SHORT EXERCISE » What is the number of lines containing the word "after"? Please answer with that number and nothing more.

DATA SHOWN »
============
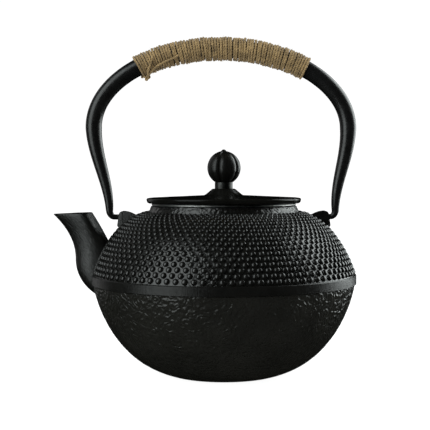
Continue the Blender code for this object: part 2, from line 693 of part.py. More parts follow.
def make_knob_ball():
    """A ball with lobes like a pumpkin's, flat underneath and bored for the stud."""
    mesh = bpy.data.meshes.new("knob_ball")
    shape = bmesh.new()
    bmesh.ops.create_uvsphere(shape, u_segments=8 * BALL_LOBES, v_segments=BALL_ROWS, radius=BALL_RADIUS)
    for vertex in shape.verts:
        azimuth = math.atan2(vertex.co.y, vertex.co.x)
        level = math.hypot(vertex.co.x, vertex.co.y) / BALL_RADIUS
        valley = (1.0 - abs(math.cos(azimuth * BALL_LOBES / 2))) ** 2
        vertex.co *= 1.0 - BALL_GROOVE * valley * level / BALL_RADIUS
        if vertex.co.z > 0.0:
            vertex.co.z += BALL_TIP * max(0.0, 1.0 - level / BALL_TIP_SPREAD)
        vertex.co.z += BALL_CENTRE
    shape.to_mesh(mesh)
    shape.free()
    ball = add_object("knob_ball", mesh, PARTS)
    foot = cylinder("ball_foot_cutter", 2 * BALL_RADIUS, BALL_BOTTOM - BALL_RADIUS, BALL_BOTTOM, 12, CUTTERS)
    bore_bottom = BALL_BOTTOM - BALL_RADIUS / 2
    bore_top = STUD_TOP + CLEARANCE
    bore = cylinder("ball_bore_cutter", BORE_RADIUS, bore_bottom, bore_top, HOLE_SIDES, CUTTERS)
    combine(ball, foot, "DIFFERENCE")
    combine(ball, bore, "DIFFERENCE")
    finish_part(ball, "cast_iron")
    return ball, foot, bore


def make_knob_stud():
    stud = cylinder("knob_stud", STUD_RADIUS, NUT_BOTTOM - STUD_BELOW_NUT, STUD_TOP, HOLE_SIDES, PARTS)
    finish_part(stud, "dull_steel")
    return stud


def make_knob_washer():
    outer = BORE_RADIUS + WASHER_WIDTH
    profile = [(BORE_RADIUS, WASHER_TOP), (outer, WASHER_TOP)]
    profile += [(outer, WASHER_BOTTOM), (BORE_RADIUS, WASHER_BOTTOM)]
    washer = turned("knob_washer", profile, SMALL_STEPS, PARTS, closed=True)
    finish_part(washer, "dull_steel")
    return washer


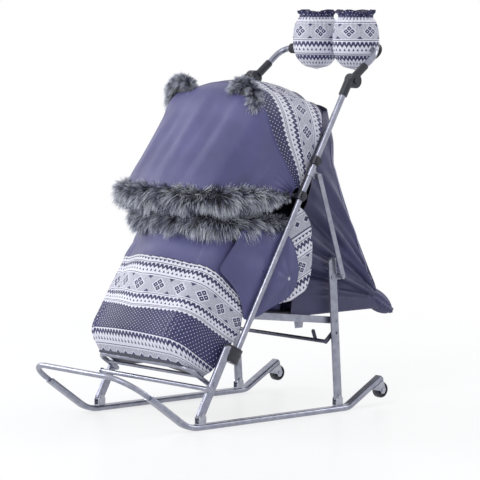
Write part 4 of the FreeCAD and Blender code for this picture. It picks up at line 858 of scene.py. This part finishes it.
def round_path(points, radius, count=160):
    points = [np.array(p, dtype=float) for p in points]
    out = [points[0]]
    for before, corner, after in zip(points, points[1:], points[2:]):
        a = before - corner
        b = after - corner
        cut = min(radius, np.linalg.norm(a) / 2.0, np.linalg.norm(b) / 2.0)
        first = corner + a / np.linalg.norm(a) * cut
        last = corner + b / np.linalg.norm(b) * cut
        for t in np.linspace(0.0, 1.0, 14):
            out.append((1 - t) ** 2 * first + 2 * t * (1 - t) * corner + t * t * last)
    out.append(points[-1])
    return even(out, count)[0]


muff_fur = fur_roll("muff_fur_roll", round_path(MUFF_FUR_PATH, 90.0), 15.0, 36.0, 14, 14000, 0.45, ends=0.8)
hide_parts("muff_fur")
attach(muff_fur, "seat")
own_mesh(muff)
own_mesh(muff_fur)


# Side flaps and wings
FLAP_FACE_X = 191.6
FLAP_SNAP = (308.0, 354.0)
FLAP_EDGE = ((230.0, 480.0), (146.0, 486.0), (138.0, 459.0), (110.0, 428.0), (78.0, 391.0), (117.0, 358.0),
             (146.0, 321.0), (156.0, 290.0), (158.0, 258.0), (209.0, 266.0), (262.0, 290.0), (310.0, 306.0),
             (334.0, 334.0), (344.0, 372.0), (338.0, 404.0), (326.0, 440.0), (304.0, 470.0))
WING_EDGE = ((346.0, 538.0), (370.0, 522.0), (391.0, 488.0), (396.0, 430.0), (393.0, 368.0), (377.0, 322.0),
             (330.0, 297.0), (268.0, 290.0), (250.0, 330.0), (262.0, 420.0), (290.0, 478.0), (322.0, 512.0))


def closed_curve(points, count, corner=16.0):
    start = (np.array(points[0]) + np.array(points[-1])) / 2.0
    rim = round_path([start, *points, start], corner, count * 4)
    return even(rim, count + 1)[0][:-1]


HANDLE_FOOT = (121.0, 165.0)


# Distance from the handle tube's axis, in side view
def from_tube(y, z):
    return (y - HANDLE_FOOT[0]) * math.cos(HANDLE_LEAN) - (z - HANDLE_FOOT[1]) * math.sin(HANDLE_LEAN)


# A panel from its edge in side view, puffed towards the outside; height and place are functions of y and z
def side_panel(name, edge, face_x, puff, side, material, relief, place, thick, rows=26, count=150):
    rim = closed_curve(edge, count)
    middle = rim.mean(axis=0)
    share = np.linspace(0.02, 1.0, rows)[:, None, None]
    flat = middle + (rim[None, :, :] - middle) * share
    crown = puff * (1.0 - np.clip(share[:, :, 0], 0, 1) ** 3)
    clear = smooth_step(np.abs(from_tube(flat[:, :, 0], flat[:, :, 1])), 8.0, 34.0)
    swell = crown + relief(flat[:, :, 0], flat[:, :, 1]) * (1.0 - share[:, :, 0] ** 6)
    x = face_x + np.where(swell > 0.0, swell * clear, swell)
    grid = np.stack([side * x, flat[:, :, 0], flat[:, :, 1]], axis=2)
    uv = place(flat[:, :, 0], flat[:, :, 1])
    return cloth(name, grid, uv, [material], thick, side=-side, loop=True)


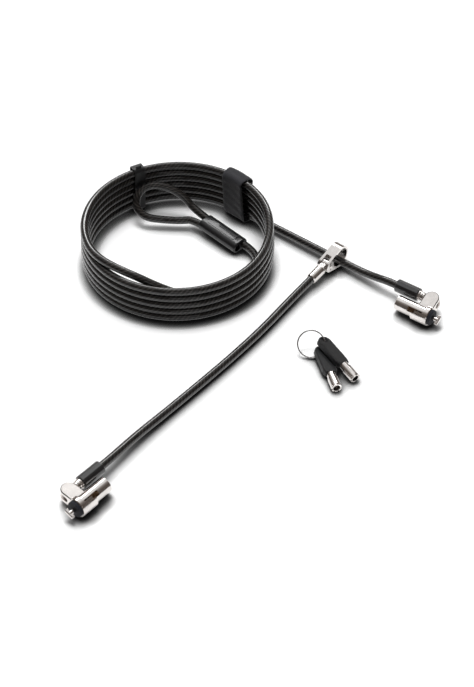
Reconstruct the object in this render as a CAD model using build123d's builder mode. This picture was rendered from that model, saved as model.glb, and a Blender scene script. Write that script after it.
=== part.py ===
from build123d import *
import math
import os

# Laptop cable lock with two T-bar locks: a long coiled cable with an anchor loop carries lock A,
# and a ring that slides on it carries a short cable with lock B. Two keys lie beside it.
# Millimetres. X right, Y away, Z up; everything rests on Z = 0, and the origin is on that surface,
# in the middle of the rigid pieces.

# ---- cable -------------------------------------------------------------------------------------
CABLE_D = 5.5
CABLE_R = CABLE_D / 2
FLOOR = CABLE_R                    # height of the centre of a cable that lies on the surface
CORD_SIDES = 8                     # sides of the wound cable's section

# ---- coil --------------------------------------------------------------------------------------
COIL_X = -56.1
COIL_Y = 120.3
COIL_RADIUS = 64.1                 # centre line of the wall's turns
COIL_GAP = 0.5                     # clear space between neighbouring turns
COIL_PITCH = CABLE_D + COIL_GAP
COIL_TURNS = 5                     # turns stacked on the first one
COIL_START = 50.5                  # degrees; the long stretch joins here
COIL_CLIMB_FROM = 315.0            # each turn climbs one layer between these two angles
COIL_CLIMB_TO = 390.0
COIL_BULGE = 0.4                   # slow drift of the turns' radius
COIL_BULGE_RATE = 0.13
COIL_LEAN = 0.11                   # the stack leans towards -Y by this share of its height
COIL_LIFT = 1.7                    # the back of the coil lies on the strap and the tie
COIL_TUCK = 7.3                    # the last turn ends this much further in
COIL_TUCK_FROM = 205.0             # degrees of the last turn where it leaves the top
COIL_TUCK_TO = 262.0
COIL_DROP_TO = 315.0               # degrees of the last turn where it lies on the surface
COIL_STOPS = (105.0, 180.0, 255.0, COIL_CLIMB_FROM, COIL_CLIMB_TO)   # ends of its arcs on each turn
COIL_DROP_LEAD = 20.0              # degrees by which it starts to come down before it is tucked in
STRETCH_LEAD = 12.0                # straight run of the long stretch where it joins the coil
TAIL_LEAD = 11.0                   # the same at the coil's other end

# ---- strap and tie -----------------------------------------------------------------------------
STRAP_ANGLE = 48.0
STRAP_WIDTH = 20.0
STRAP_T = 1.0
STRAP_CLEAR = 1.75                 # room for the long stretch that leaves inside the strap
STRAP_CORNER = 2.4
STRAP_FLAP_DROP = 2.0              # the free flap ends this far above the surface
STRAP_FLAP_CORNER = 4.0
TIE_ANGLE = 118.5
TIE_WIDTH = 8.0
TIE_T = 0.8
TIE_CLEAR = 0.9
TIE_CORNER = 2.0
TIE_TAB = 2.4                      # free end that stands above the coil
BAND_SEAT = 0.35                   # gap between a band and the turns it holds

# ---- lock: barrel, housing and side lug --------------------------------------------------------
SHELL_R = 5.2
SHELL_BORE_R = 4.25
SHELL_REAR = 25.5                  # rear face of the barrel, behind the front face of the housing
SHELL_CHAMFER = 0.5
HOUSING_R = 6.4
RING_LENGTH = 3.5                  # full ring at the front of the housing
FRONT_WALL = 2.2                   # closes the housing's front around the T-bar
BAND_LENGTH = 12.0                 # side bands that cradle the barrel
BAND_FROM = 46.0                   # degrees from the lug's normal, away from the lug
TONGUE_FROM = 27.0
TONGUE_TO = 40.0
TONGUE_LENGTH = 9.7
POCKET_FROM = 17.0                 # L-shaped slot in the barrel: a narrow leg beside the tongue
POCKET_NECK_TO = 27.0
POCKET_TO = 57.0                   # and a wide foot behind its tip
POCKET_REAR = 15.3
POCKET_FOOT = 9.9
POCKET_FRONT = 4.6
LUG_OFFSET = 11.4                  # pivot pin from the barrel axis
LUG_R = 5.1
LUG_T = 8.2
LUG_FILLET = 0.5
SEAT_GAP = 0.05                    # between pieces that are pressed or cemented together

# ---- lock: cylinder, plug and T-bar -------------------------------------------------------------
CYLINDER_FRONT = 9.0               # front face of the fixed cylinder
CYLINDER_INSET = 0.3               # its rear face lies inside the barrel's
SHEAR_LINE = 16.0                  # fixed and turning pins meet here
KEYWAY_R = 3.55
POST_R = 2.15
POST_INSET = 0.9
POST_NOTCH = 0.9
SHAFT_FRONT = 6.0                  # front end of the plug's shaft
FLANGE_LENGTH = 3.4
SHAFT_R = 1.7
RUN_FIT = 0.08                     # radial running fit of everything that turns
FACE_GAP = 0.12                    # between faces that slide past each other
PIN_COUNT = 7
PIN_CIRCLE_R = 2.7
PIN_R = 0.45
PIN_CLEAR = 0.07
PIN_PROUD = 0.7                    # tips that show in the keyway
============
SOLUTION FOR THIS PROBLEM » 3